** begin Stored records **
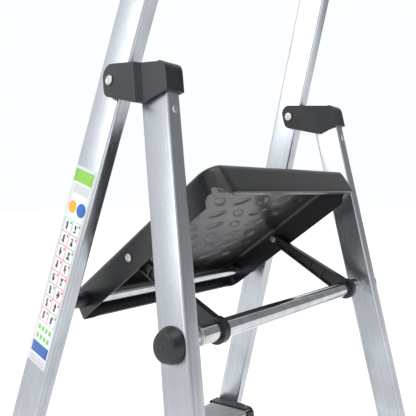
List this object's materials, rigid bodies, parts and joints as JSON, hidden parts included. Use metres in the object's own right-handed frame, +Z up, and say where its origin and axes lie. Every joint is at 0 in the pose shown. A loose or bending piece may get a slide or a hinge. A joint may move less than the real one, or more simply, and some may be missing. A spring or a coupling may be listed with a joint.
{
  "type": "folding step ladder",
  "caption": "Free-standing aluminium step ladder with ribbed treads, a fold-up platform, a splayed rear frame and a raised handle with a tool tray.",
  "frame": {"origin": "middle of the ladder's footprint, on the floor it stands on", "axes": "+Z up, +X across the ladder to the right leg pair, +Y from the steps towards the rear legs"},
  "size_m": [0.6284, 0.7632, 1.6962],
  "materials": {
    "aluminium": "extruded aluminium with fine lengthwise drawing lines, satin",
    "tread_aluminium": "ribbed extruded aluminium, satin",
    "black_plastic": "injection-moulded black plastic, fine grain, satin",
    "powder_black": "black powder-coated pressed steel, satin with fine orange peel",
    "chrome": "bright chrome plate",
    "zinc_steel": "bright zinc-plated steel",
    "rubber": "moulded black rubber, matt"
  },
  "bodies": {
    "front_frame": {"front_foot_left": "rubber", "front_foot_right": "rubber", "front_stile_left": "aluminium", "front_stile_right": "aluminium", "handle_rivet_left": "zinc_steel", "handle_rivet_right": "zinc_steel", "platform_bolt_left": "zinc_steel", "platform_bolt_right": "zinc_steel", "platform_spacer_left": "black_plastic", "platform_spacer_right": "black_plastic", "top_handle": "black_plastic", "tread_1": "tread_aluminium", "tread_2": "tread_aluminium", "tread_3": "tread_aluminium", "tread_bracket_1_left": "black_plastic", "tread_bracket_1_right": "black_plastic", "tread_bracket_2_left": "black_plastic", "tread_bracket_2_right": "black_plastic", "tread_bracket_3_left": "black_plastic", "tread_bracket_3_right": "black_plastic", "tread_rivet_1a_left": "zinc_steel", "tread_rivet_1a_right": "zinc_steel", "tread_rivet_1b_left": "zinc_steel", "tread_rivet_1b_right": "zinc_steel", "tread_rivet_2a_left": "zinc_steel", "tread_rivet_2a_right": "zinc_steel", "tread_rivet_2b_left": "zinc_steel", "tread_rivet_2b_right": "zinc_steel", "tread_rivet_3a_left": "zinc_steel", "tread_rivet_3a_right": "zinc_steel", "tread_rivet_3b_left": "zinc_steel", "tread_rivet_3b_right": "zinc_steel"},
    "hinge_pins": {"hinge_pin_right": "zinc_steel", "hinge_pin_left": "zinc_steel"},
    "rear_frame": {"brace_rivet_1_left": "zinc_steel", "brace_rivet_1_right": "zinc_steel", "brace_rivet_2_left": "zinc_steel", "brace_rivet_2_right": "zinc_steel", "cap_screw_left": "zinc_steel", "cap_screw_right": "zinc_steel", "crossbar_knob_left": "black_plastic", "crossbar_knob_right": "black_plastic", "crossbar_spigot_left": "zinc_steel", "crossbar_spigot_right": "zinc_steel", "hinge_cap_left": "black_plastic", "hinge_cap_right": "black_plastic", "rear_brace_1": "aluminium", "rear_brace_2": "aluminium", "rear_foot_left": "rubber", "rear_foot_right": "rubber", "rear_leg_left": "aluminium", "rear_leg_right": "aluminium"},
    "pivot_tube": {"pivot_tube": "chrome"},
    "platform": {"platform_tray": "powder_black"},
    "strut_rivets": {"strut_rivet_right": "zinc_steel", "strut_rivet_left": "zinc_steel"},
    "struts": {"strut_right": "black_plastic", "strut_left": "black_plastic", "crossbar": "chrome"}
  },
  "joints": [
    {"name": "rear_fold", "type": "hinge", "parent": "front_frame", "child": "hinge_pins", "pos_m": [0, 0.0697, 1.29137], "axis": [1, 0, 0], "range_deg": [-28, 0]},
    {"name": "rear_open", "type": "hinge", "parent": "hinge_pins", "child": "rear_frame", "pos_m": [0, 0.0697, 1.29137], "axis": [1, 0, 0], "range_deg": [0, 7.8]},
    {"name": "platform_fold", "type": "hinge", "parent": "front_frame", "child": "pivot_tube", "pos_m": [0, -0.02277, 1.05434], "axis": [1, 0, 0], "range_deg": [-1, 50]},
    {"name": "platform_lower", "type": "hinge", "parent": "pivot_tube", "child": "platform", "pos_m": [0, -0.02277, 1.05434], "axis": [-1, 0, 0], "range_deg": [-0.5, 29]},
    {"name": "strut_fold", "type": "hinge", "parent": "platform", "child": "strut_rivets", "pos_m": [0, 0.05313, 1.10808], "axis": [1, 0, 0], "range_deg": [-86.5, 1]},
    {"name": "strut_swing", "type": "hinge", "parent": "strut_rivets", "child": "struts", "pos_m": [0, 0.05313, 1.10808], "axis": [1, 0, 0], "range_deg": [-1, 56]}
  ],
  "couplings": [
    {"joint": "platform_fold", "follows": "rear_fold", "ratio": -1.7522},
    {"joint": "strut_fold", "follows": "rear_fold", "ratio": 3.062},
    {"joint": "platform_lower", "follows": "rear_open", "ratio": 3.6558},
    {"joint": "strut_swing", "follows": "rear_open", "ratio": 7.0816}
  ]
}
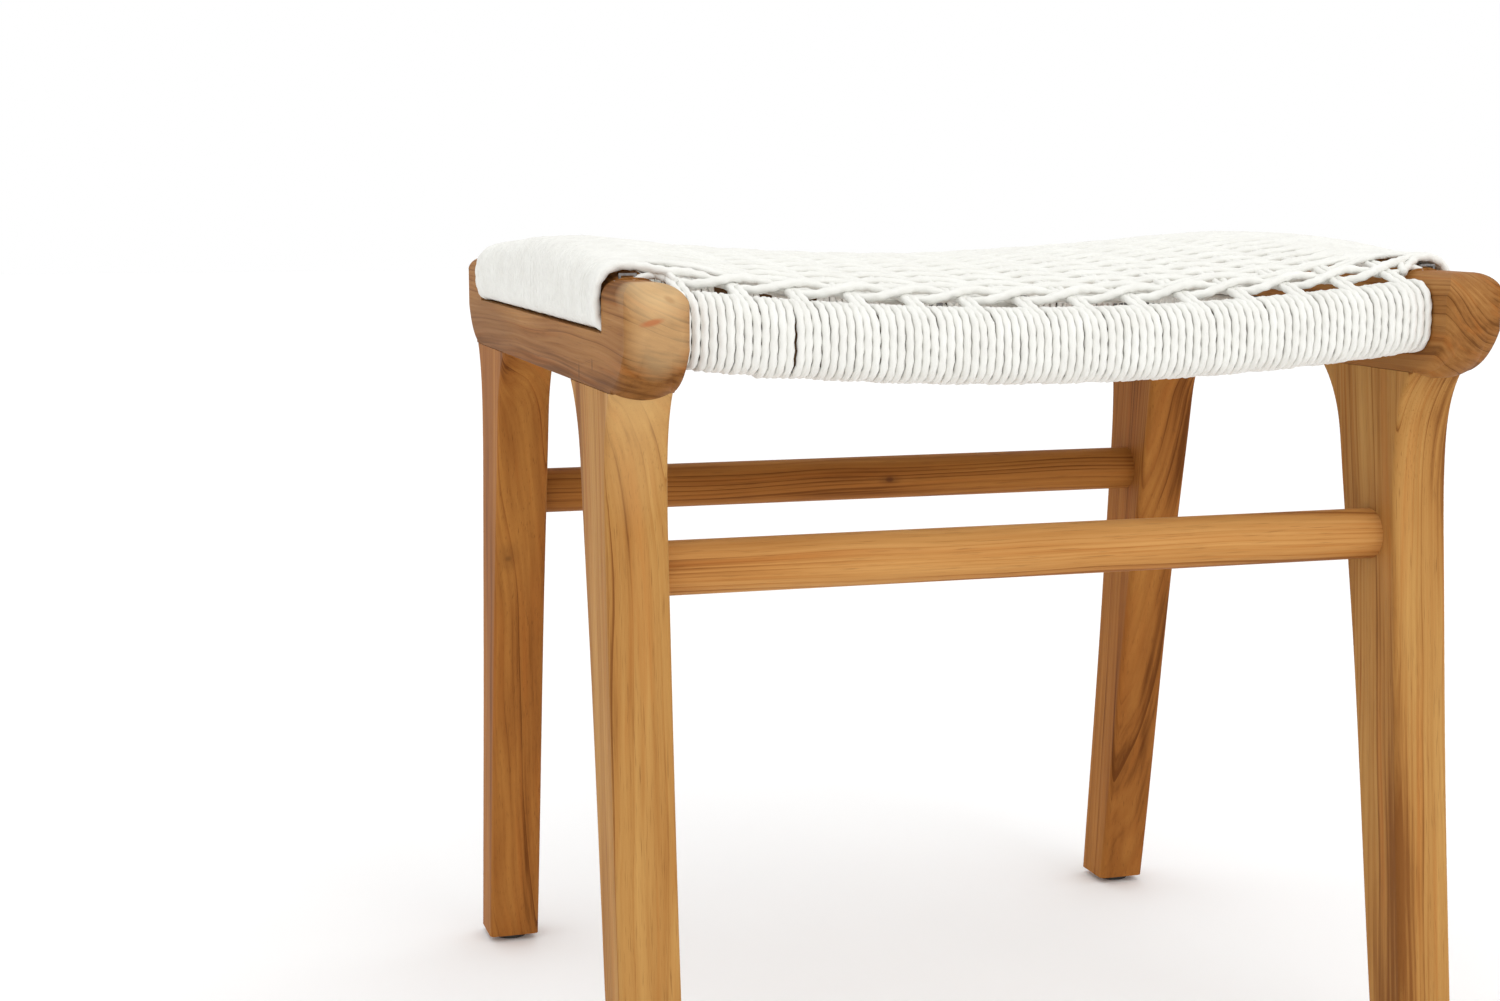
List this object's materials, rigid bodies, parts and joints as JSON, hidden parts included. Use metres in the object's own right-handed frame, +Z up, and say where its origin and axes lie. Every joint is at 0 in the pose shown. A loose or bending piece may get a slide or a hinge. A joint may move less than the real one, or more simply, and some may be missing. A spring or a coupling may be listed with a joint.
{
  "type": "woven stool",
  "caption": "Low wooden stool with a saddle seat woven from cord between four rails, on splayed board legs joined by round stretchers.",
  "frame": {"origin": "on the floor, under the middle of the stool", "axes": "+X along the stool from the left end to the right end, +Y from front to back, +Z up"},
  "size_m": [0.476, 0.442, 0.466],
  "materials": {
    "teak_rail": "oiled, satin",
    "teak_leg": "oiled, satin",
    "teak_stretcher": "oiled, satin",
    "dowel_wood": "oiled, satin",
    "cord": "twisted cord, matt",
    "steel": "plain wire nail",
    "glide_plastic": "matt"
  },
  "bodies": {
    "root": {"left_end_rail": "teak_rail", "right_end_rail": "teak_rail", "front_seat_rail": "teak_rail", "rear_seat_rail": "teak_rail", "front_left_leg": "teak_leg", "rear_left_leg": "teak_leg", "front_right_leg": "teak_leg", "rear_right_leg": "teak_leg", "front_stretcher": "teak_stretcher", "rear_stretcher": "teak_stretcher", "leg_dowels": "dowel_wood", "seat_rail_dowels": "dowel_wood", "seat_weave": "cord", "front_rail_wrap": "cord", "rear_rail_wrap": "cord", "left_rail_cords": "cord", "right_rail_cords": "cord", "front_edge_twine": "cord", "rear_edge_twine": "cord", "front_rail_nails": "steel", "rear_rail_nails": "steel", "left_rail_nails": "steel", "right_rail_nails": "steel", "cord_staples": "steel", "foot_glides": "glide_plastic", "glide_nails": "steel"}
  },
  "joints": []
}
** end Stored records **
** begin Stored records **
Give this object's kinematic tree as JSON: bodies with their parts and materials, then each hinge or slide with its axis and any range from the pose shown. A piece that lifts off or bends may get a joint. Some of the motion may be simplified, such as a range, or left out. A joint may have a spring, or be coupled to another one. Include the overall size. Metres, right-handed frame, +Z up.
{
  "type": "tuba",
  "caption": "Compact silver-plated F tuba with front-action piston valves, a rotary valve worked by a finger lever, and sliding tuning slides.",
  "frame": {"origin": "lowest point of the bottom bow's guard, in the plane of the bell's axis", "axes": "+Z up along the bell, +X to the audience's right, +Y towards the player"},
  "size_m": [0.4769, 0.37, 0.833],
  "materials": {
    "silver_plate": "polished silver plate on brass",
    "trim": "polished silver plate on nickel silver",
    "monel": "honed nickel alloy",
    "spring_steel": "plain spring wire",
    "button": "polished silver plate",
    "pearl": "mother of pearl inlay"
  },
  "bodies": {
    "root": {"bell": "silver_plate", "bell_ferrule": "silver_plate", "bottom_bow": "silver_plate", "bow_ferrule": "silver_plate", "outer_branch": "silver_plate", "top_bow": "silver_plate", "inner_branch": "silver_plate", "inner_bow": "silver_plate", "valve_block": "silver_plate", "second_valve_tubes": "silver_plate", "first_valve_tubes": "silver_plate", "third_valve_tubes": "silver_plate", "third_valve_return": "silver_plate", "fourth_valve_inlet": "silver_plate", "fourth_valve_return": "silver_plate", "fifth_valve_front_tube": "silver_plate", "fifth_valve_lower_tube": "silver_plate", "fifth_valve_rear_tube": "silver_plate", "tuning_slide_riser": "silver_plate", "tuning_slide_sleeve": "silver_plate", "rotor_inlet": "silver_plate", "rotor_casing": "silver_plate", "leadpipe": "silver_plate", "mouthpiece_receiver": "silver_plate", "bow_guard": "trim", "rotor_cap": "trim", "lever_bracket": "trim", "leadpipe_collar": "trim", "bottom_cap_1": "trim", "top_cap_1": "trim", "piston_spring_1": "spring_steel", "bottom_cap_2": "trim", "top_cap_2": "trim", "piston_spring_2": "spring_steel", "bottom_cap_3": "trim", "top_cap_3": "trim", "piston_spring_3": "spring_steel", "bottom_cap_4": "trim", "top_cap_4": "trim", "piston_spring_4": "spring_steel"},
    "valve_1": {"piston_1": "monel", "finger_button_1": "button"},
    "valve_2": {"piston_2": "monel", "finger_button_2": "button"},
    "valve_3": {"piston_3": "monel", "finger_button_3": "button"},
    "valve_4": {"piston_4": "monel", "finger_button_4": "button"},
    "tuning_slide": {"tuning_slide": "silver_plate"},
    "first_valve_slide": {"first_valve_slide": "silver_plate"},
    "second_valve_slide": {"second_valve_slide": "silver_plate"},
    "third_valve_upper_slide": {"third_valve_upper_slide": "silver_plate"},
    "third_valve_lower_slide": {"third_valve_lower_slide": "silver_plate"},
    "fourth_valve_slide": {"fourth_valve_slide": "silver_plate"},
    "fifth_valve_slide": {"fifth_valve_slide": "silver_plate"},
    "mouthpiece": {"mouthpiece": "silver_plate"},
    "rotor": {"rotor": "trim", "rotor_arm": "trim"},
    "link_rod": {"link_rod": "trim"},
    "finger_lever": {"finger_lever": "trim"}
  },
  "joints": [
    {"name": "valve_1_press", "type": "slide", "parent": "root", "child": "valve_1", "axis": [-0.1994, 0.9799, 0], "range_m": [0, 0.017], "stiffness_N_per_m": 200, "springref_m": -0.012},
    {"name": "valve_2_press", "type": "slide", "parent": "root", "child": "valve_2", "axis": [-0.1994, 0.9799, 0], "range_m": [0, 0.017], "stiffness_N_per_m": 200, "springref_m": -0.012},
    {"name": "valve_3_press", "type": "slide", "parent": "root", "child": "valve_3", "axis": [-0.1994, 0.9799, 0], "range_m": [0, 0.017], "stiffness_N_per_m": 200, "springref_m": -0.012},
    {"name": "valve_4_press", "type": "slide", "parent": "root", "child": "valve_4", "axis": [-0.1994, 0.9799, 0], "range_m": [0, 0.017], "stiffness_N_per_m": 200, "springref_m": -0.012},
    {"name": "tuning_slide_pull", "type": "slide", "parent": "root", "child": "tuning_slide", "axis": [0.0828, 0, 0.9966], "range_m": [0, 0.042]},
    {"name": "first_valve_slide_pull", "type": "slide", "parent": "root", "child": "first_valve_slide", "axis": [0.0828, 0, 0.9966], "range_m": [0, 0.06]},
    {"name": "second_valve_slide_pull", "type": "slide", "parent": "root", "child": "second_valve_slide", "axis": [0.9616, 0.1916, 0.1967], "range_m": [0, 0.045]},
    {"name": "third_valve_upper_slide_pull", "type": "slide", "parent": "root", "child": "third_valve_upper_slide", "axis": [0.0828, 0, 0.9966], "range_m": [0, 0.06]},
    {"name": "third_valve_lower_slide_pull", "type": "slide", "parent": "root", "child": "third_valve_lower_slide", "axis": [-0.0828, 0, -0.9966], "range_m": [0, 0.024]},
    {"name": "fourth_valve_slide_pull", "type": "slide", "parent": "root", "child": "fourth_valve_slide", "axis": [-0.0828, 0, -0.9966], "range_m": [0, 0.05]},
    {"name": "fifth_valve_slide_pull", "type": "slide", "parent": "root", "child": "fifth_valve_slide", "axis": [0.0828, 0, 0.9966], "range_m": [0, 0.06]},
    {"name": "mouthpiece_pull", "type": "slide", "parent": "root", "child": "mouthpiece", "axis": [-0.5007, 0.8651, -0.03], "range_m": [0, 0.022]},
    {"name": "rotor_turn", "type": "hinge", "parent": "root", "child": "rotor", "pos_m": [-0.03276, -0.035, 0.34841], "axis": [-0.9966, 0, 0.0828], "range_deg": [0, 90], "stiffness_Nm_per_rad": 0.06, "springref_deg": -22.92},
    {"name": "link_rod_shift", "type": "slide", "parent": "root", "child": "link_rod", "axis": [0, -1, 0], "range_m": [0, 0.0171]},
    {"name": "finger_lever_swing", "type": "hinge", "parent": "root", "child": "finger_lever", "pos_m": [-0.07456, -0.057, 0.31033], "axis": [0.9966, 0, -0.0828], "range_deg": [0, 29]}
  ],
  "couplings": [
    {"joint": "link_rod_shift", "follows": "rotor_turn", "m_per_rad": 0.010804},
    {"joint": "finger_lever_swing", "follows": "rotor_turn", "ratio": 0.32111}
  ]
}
** end Stored records **
** begin Stored records **
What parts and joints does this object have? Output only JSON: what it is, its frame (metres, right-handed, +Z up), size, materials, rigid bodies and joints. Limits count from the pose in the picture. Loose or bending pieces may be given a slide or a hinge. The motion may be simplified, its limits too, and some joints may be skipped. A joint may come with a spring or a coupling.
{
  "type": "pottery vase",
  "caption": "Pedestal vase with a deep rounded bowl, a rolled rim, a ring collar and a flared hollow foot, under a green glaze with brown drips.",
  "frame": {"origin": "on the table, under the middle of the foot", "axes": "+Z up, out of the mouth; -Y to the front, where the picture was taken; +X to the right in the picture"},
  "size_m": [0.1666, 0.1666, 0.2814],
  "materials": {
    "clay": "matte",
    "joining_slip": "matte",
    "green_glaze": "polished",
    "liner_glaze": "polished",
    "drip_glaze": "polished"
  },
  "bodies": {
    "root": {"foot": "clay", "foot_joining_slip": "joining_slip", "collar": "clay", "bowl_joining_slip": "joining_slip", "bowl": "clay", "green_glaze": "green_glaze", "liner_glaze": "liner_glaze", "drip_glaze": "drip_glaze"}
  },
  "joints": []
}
** end Stored records **
Exercise goal. Extract all lines from the material above that include the word "picture".

Finished task.
What parts and joints does this object have? Output only JSON: what it is, its frame (metres, right-handed, +Z up), size, materials, rigid bodies and joints. Limits count from the pose in the picture. Loose or bending pieces may be given a slide or a hinge. The motion may be simplified, its limits too, and some joints may be skipped. A joint may come with a spring or a coupling.
  "frame": {"origin": "on the table, under the middle of the foot", "axes": "+Z up, out of the mouth; -Y to the front, where the picture was taken; +X to the right in the picture"},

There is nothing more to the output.